I was disgusted by the Kelo case where they took people's homes away to develop a mall or some project. But Ranis makes an excellent case. The whole purpose of eminent domain has always supposedly been to improve a community, and the courts uphold it when towns or communities can argue that houses have become "blighted" or when building a mall or park or business can create jobs or improve the community. The worst abuses of eminent domain seem to be when the value is mainly going to some corporation, and barely or tangentially helping the community. Think of almost any stadium that has been built with tax dollars and depended on "condemning" homes nearby or taking homes or property through eminent domain. The profit from those things mainly go to team owners.

Ranis argues that taking factories from corporations that close them in order to move jobs overseas, is exactly the kind of thing that eminent domain could do to help the community, and to discourage offshoring and outsourcing from US companies that are considering it.

At the same time, the gut reaction that most of us have against eminent domain is mainly a matter of individuals having their homes taken away by the city or state.
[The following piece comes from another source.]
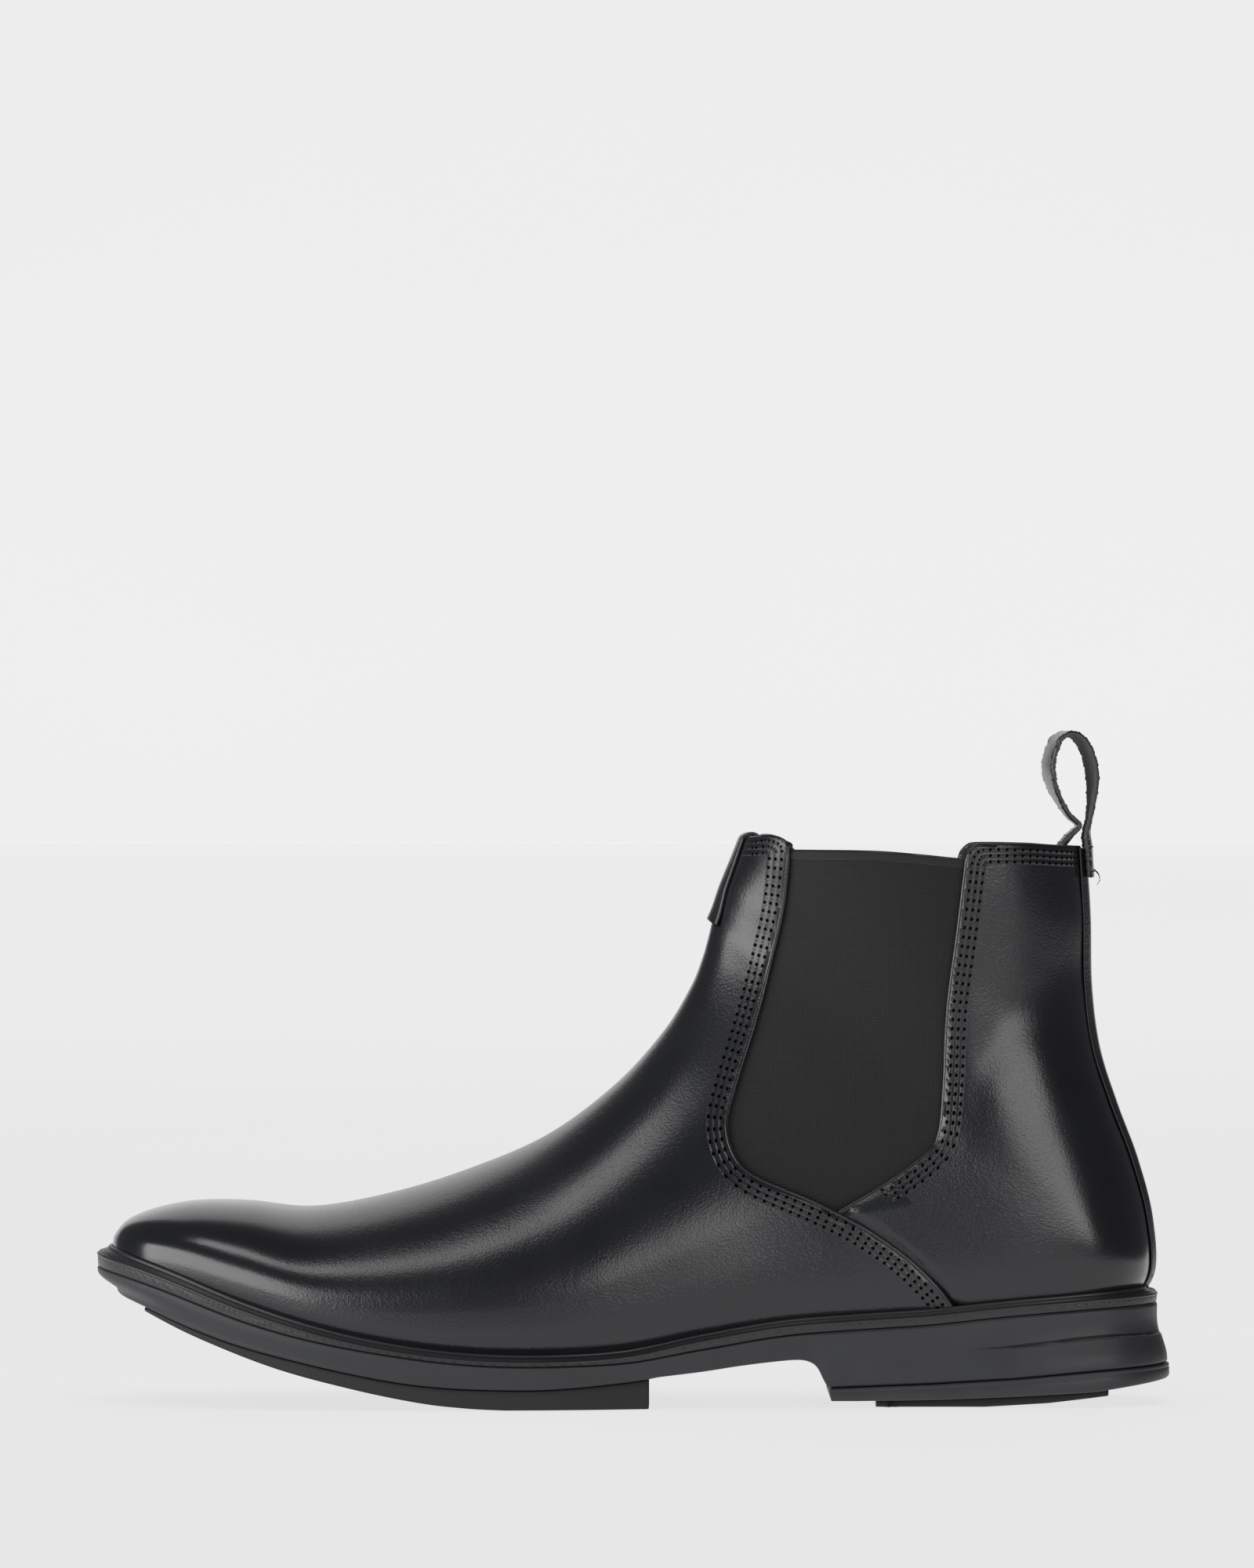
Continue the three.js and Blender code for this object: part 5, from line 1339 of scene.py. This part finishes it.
def box_rows(point, low, high, half, offset, sides):
    """Two rows up and one or two rows across, at half its width and the section numbers low and high."""
    up, across = np.linspace(low, high, sides), np.linspace(-half, half, 30)
    rows = [with_normals(point, up, np.full(sides, y), offset=offset[0]) for y in (-half, half)]
    ends = zip((low, high), offset[1:])
    return rows + [with_normals(point, np.full(30, s), across, offset=o) for s, o in ends]


def back_section(z):
    """Section number at which the back profile has height z."""
    s = np.linspace(18, LAST, 200)
    return np.interp(z, column(3, s), s)


def sew(name, rows, slot, *size):
    """All the rows' stitches as one piece; size is pitch, length and radius where they aren't the seams'."""
    make(name, *joined(*[stitches(*row, *size) for row in rows]), thread, slot=slot)


tab_rows = box_rows(at_front, front_section(137.4), front_section(158.0), 5.8, (1.1, 1.3), 40)
foot_rows = box_rows(at_back, back_section(149.4), back_section(156.4), 7.2, (3.35, 3.35, 3.4), 20)
sew("vamp_seam_stitches", [vamp_row(r, side) for r in ROWS for side in SIDE_NAME], "upper_leather")
sew("quarter_seam_stitches", [quarter_row(r, side) for r in ROWS for side in SIDE_NAME], "upper_leather")
sew("back_strip_stitches", [(*row, None) for row in strip_rows()], "strap_leather", 2.4, 1.6, 0.27)
sew("front_tab_stitches", [(*row, None) for row in tab_rows], "strap_leather", 2.2, 1.5, 0.26)
sew("loop_foot_stitches", [(*row, None) for row in foot_rows], "strap_leather", 2.2, 1.5, 0.26)

# A cut thread end stands out where the loop's foot was tied off.
end_path = smooth([[129.8, -8.4, 150.2], [131.0, -9.3, 148.9], [131.3, -9.6, 147.2], [130.6, -9.9, 146.0]], 24)
end_normals = np.tile([0.3, 0.2, 1.0], (len(end_path), 1))
make("thread_end", *tube(end_path, end_normals, 0.22, 8), thread, slot="strap_leather")

# %% [markdown]
# The stiffeners, insole board, filler and shank are inside and never show. They keep their CAD shapes and
# get plain procedural finishes, so that a cut-open view still reads correctly.

# %% Hidden pieces
def refinish(node, material):
    """Gives a CAD piece its finish."""
    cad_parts[node].data.materials.clear()
    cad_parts[node].data.materials.append(material)


STIFFENER = (0.25, 0.23, 0.2), (0.34, 0.31, 0.27), 500
for node, looks in {"toe_puff": STIFFENER, "heel_counter": STIFFENER,
                    "insole_board": ((0.32, 0.25, 0.16), (0.45, 0.36, 0.24), 400),
                    "filler": ((0.3, 0.2, 0.1), (0.42, 0.3, 0.17), 250)}.items():
    refinish(node, suede(f"{node}_finish", *looks))
steel = Finish("shank_steel", Metallic=1.0)
brushed = steel.noise(600, 2.0, at=steel.place((1, 12, 12)))
steel_paint = steel.blend(brushed, (0.42, 0.43, 0.45), (0.6, 0.61, 0.63))
refinish("shank", steel.set(Base_Color=steel_paint, Roughness=0.28 + brushed * 0.15))

# %% [markdown]
# The studio is a pale paper sweep that glows a little. Black leather shows mostly what it reflects, so the
# lights' places set its look: a large soft box beyond the toe, a narrow one over the vamp and one in front
# of the heel. Light linking keeps these off the paper, and a fourth light falls on the paper alone.

# %% Studio
# y and z of the paper in metres: flat under the boot, then up a long way behind it
PAPER = smooth([[-2.6, 0], [0.2, 0], [3.0, 0.0], [4.2, 0.12], [4.6, 0.6], [4.7, 5.2]], 80)
PAPER_HALF = 1.7
grid = np.stack([np.column_stack([np.full(len(PAPER), x), PAPER]) for x in (-PAPER_HALF, PAPER_HALF)], 1)


def paper():
    """Matt pale paper, glowing evenly."""
    f = Finish("studio_paper", Emission_Strength=1.0, Specular_IOR_Level=0.0)
    mottle = f.noise(3, 2.0)
    paint = f.blend(mottle, (0.36, 0.36, 0.36), (0.37, 0.37, 0.37))
    return f.set(Base_Color=paint, Roughness=0.9 + mottle * 0.05,
                 Emission_Color=f.blend(mottle, (0.72, 0.72, 0.725), (0.73, 0.73, 0.735)))


backdrop = make("backdrop", grid.reshape(-1, 3) * 1000 - ORIGIN, quads(81, 2), paper(), ride=False)


def softbox(name, place, target, size, power):
    """A rectangular area light at place that faces target."""
    light = bpy.data.lights.new(name, "AREA")
    light.shape, (light.size, light.size_y), light.energy = "RECTANGLE", size, power
    lamp = bpy.data.objects.new(name, light)
    bpy.context.collection.objects.link(lamp)
    lamp.location = place
    way = np.array(target, float) - place
    lamp.rotation_euler = (math.acos(-way[2] / np.linalg.norm(way)), 0, math.atan2(-way[0], way[1]))
    return lamp


def lit_group(name, things):
    """A collection that lights can be linked to."""
    group = bpy.data.collections.new(name)
    bpy.context.scene.collection.children.link(group)
    for thing in things:
        group.objects.link(thing)
    return group


meshes = [thing for thing in bpy.context.scene.objects if thing.type == "MESH" and thing != backdrop]
pieces, paper_only = lit_group("boot_pieces", meshes), lit_group("paper_only", [backdrop])

for name, place, target, size, power, lit in (
        ("toe_side", (-1.416, -0.76, 0.46), (-0.1, 0, 0.04), (2.08, 1.0), 27, pieces),
        ("over_vamp", (-0.5, -0.34, 1.4), (0, 0, 0.05), (0.7, 0.34), 2.6, pieces),
        ("heel_side", (0.88, -1.24, 0.43), (0.12, 0, 0.06), (1.15, 0.46), 5.6, pieces),
        ("paper_light", (0, -0.3, 2.4), (0, 0, 0), (2.5, 2.5), 9, paper_only)):
    softbox(name, place, target, size, power).light_linking.receiver_collection = lit

world = bpy.data.worlds.new("room")
bpy.context.scene.world = world
world.use_nodes = True
world.node_tree.nodes["Background"].inputs[0].default_value = (0.06, 0.06, 0.063, 1)

camera = bpy.data.objects.new("camera", bpy.data.cameras.new("camera"))
bpy.context.collection.objects.link(camera)
camera.location = (-0.0017, -2.998, 0.1743)
camera.rotation_euler = (math.pi / 2, 0, 0)
camera.data.sensor_fit, camera.data.sensor_height, camera.data.sensor_width = "VERTICAL", 36, 36
camera.data.lens = 243.6
camera.data.clip_end = 20
bpy.context.scene.camera = camera
bpy.context.scene.view_settings.view_transform = "Standard"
Ranis is talking about taking commercial property, not anyone's home. Also I think that eminent domain, when used fairly, is somewhere along a slippery slope that most people already accept in some ways. Most Americans already grudgingly approve of our wealth being redistributed through taxes and social services. Obviously eminent domain can be abused just like taxes can be abused or corrupted, but maybe eminent domain could be applied in a way that would redistribute wealth as effective as some of the services that our taxes pay for.
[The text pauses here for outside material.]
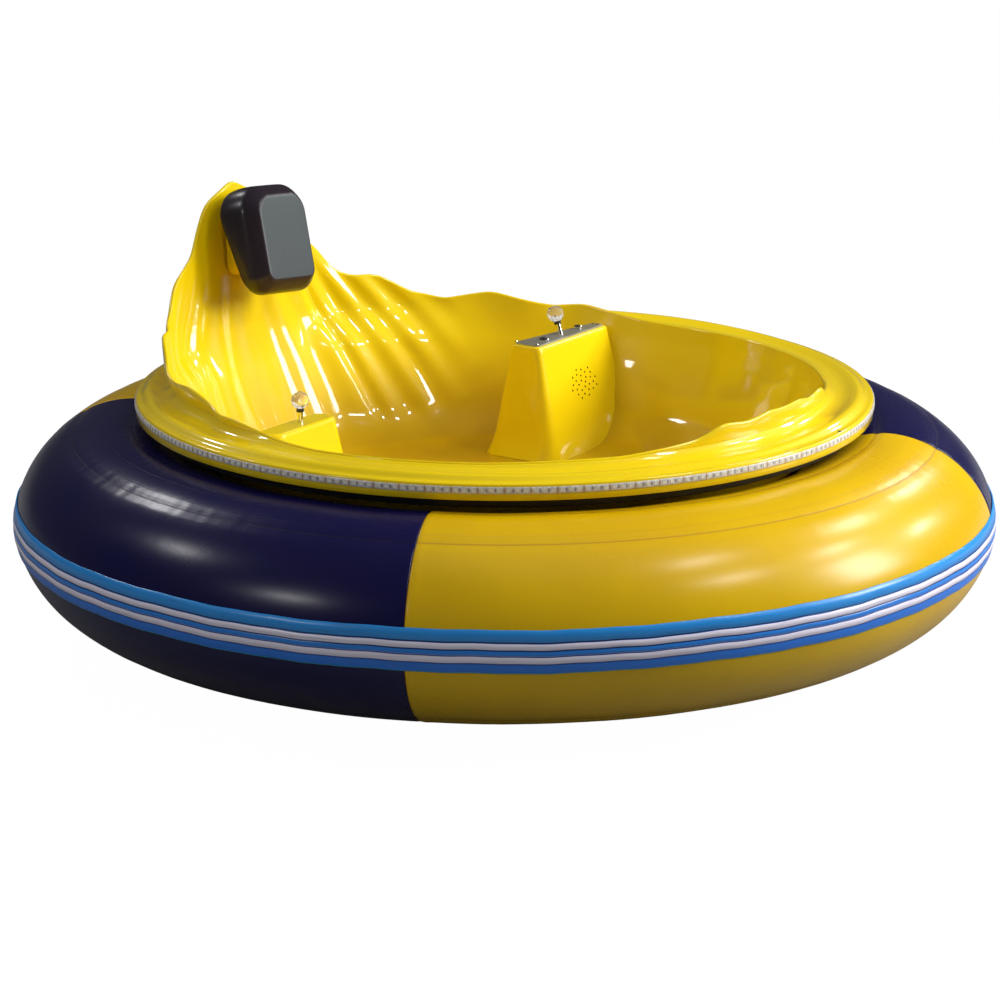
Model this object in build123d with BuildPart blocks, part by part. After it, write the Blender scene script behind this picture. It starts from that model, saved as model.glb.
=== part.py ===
"""Inflatable bumper car for one rider: a fluted moulded shell inside a large air tube.

The floor is Z = 0 and the origin is under the centre of the air tube.
The rider faces -Y, so the car's right hand is -X. All sizes are in millimetres.
"""
from build123d import *
from math import asin, cos, degrees, radians, sin, sqrt
import os

os.makedirs("parts", exist_ok=True)

# Clearances
seat_gap = 0.3          # between two pieces that seat on each other along a curve
running_gap = 0.05      # round a shaft or pin, on the radius

# Air tube
tube_outer_radius = 1000.0
tube_half_width = 220.6
tube_top_rise = 200.1       # from the widest line up
tube_bottom_drop = 200.0    # from the widest line down
tube_roundness = 1.86       # 2 is an ellipse, less is more pointed
tube_centre_height = 245.0
tube_first_seam = 23.8      # angle of the seam between the left and rear panels
tube_panels = ["rear_yellow", "right_navy", "front_yellow", "left_navy"]
band_height = 84.0
band_thickness = 3.0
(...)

I'm nowhere near as confident as Ranis that this could ever come to pass, but it sounds like a fair idea. I'd love to see some radical community to try it and see how far they can get.

As Joseph William Singer writes, "There should be a normative commitment to recognizing social obligations of property ownership to protect fundamental needs of the community. The most wealthy and powerful owners–the large corporations that control economic life in a community– should have the greatest obligations . . . We have good reasons of equality, democracy and community, as well as efficiency, to redefine property rights to redistribute power from corporate managers to workers and their communities . . . Plant closings should be regulated to protect the interests of the workers in relying on their relationship with the company, to make more equal–therefore more democratic–the power relationship between the workers and the company, to force the corporate managers to take into account the externalities of any decision to close the plant; and to alleviate the social harm caused by the plant closing while allowing desirable economic change to occur."